An ETF's share price isn't exactly its NAV. A bond mutual fund's share price is always exactly its net asset value, or the value of the underlying securities in its portfolio. A bond ETF's share price, however, can drift, depending on market supply and demand. Premiums develop when share prices rise above NAV, and discounts develop when prices fall below NAV. There is, however, a natural mechanism in place to keep a bond ETF's share price and NAV aligned: arbitrage.

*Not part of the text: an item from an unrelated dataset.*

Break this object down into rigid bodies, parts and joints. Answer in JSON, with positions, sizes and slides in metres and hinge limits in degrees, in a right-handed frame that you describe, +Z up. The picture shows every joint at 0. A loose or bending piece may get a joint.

APs use arbitrage to keep ETF share prices and NAV in line. A special class of institutional investors known as "authorized participants" (APs) have the ability to create or destroy shares of the ETF at any time. Should an ETF's share price dip below its NAV, APs can make money on the difference by buying up shares of the ETF on the open market and trading them into the issuer for an "in kind" exchange of the underlying bonds. To profit, the AP simply needs to liquidate those bonds. Likewise, if an ETF's share price rises above NAV, then APs can buy up the individual bonds and trade them in for ETF shares. Arbitrage creates a natural buying or selling pressure that tends to keep an ETF's share price and NAV from drifting too far from each other.
In stressed or illiquid markets, an ETF's price may be below its reported NAV by a lot, or for a long period of time. When that happens, it essentially means the ETF industry thinks the bond pricing service is wrong, and that they're overestimating prices for the fund's underlying bonds. In other words, the APs don't believe they can actually liquidate the underlying bonds for their reported values. For ETF investors, this means the ETF price falls to a discount to its NAV. (The reverse process is true for any premiums that may arise.)
Large premiums and discounts don't necessarily signal mispricing in a bond ETF. An ETF's market price can actually be a better approximation of the aggregate value of the underlying bonds than its own NAV, and highly liquid bond ETFs can perform price discovery for the bonds they hold.